-- REQUIREMENT --
Give back, exactly as written, the lines from the beginning of the listing through the one that contains "return body".
#####
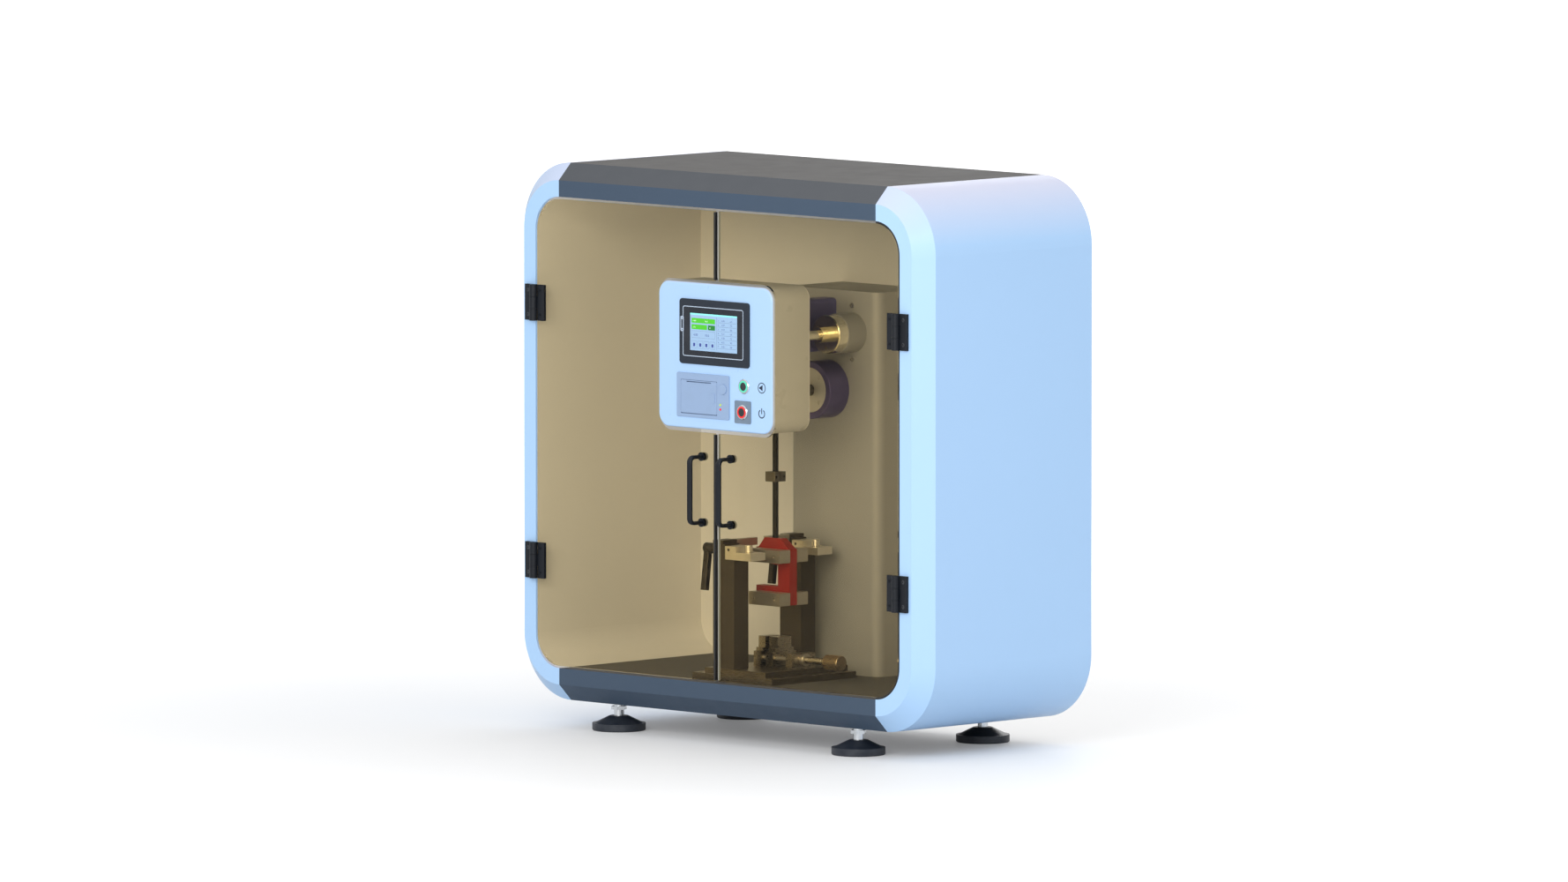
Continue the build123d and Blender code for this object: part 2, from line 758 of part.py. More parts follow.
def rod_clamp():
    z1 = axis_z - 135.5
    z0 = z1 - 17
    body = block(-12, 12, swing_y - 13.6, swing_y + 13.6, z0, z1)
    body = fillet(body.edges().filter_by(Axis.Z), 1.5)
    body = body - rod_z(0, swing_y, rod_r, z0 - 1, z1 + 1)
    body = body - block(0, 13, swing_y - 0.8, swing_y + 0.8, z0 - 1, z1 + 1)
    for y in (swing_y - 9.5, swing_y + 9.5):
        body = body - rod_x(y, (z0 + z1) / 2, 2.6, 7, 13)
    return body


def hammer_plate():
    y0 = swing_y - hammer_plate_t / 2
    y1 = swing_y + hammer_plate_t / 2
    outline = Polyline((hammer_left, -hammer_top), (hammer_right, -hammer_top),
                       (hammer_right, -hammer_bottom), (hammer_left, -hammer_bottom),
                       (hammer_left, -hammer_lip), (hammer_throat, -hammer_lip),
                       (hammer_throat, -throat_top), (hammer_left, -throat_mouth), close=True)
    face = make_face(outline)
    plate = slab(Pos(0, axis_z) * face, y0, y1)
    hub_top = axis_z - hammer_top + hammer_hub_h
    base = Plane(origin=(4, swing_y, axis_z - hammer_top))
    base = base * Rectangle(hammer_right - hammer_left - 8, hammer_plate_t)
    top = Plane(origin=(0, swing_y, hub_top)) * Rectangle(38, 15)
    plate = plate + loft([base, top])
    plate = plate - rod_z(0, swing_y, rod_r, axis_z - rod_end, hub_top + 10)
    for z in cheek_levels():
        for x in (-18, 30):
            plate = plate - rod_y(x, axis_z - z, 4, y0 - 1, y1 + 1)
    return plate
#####
-- EXPECTED ANSWER --
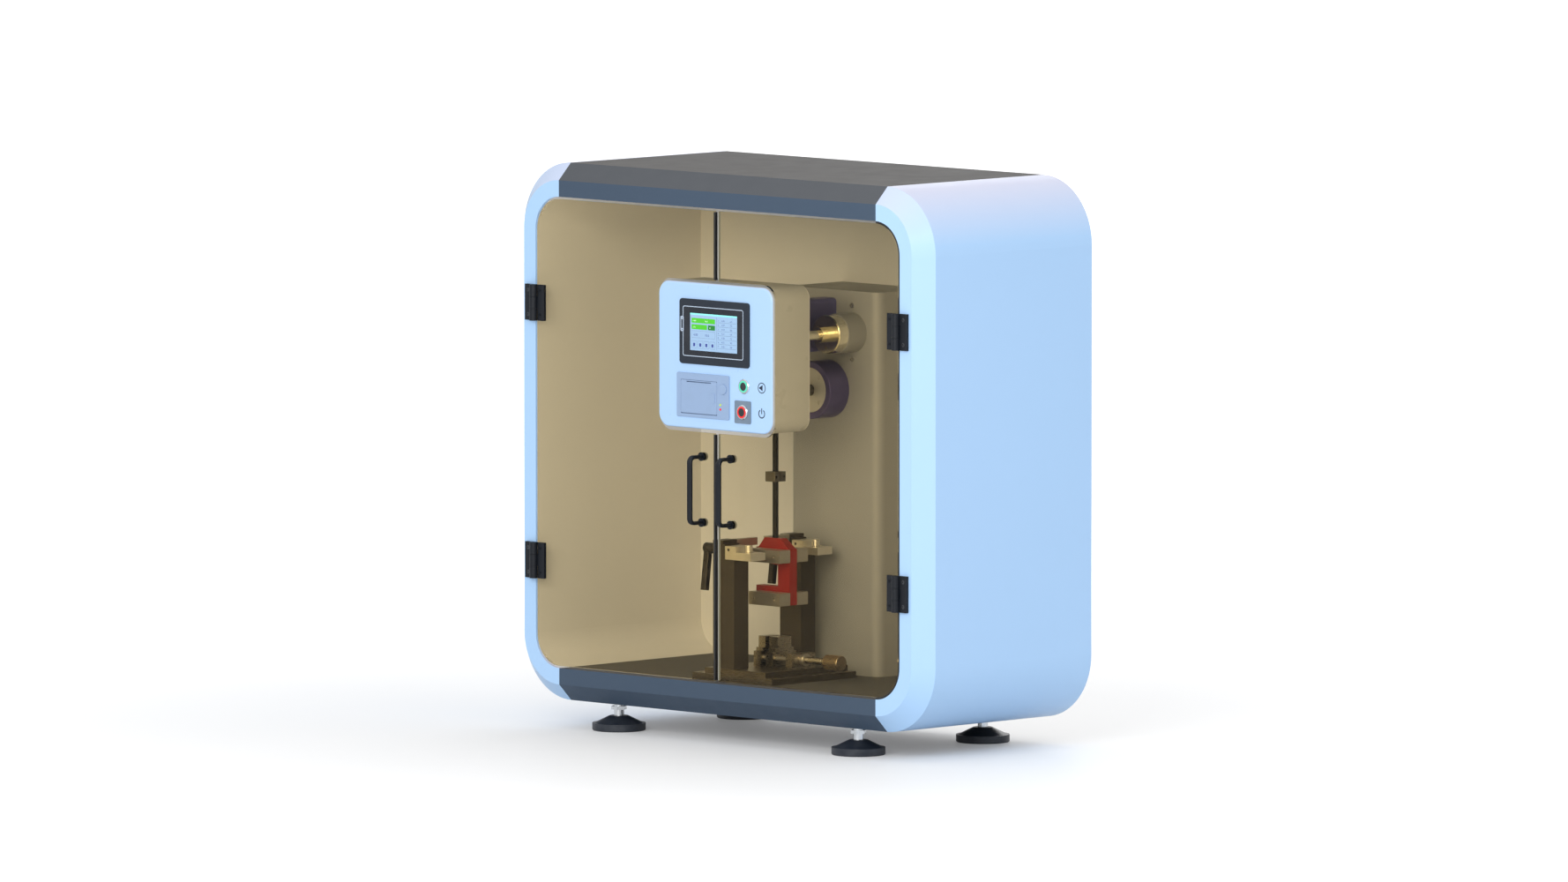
Continue the build123d and Blender code for this object: part 2, from line 758 of part.py. More parts follow.
def rod_clamp():
    z1 = axis_z - 135.5
    z0 = z1 - 17
    body = block(-12, 12, swing_y - 13.6, swing_y + 13.6, z0, z1)
    body = fillet(body.edges().filter_by(Axis.Z), 1.5)
    body = body - rod_z(0, swing_y, rod_r, z0 - 1, z1 + 1)
    body = body - block(0, 13, swing_y - 0.8, swing_y + 0.8, z0 - 1, z1 + 1)
    for y in (swing_y - 9.5, swing_y + 9.5):
        body = body - rod_x(y, (z0 + z1) / 2, 2.6, 7, 13)
    return body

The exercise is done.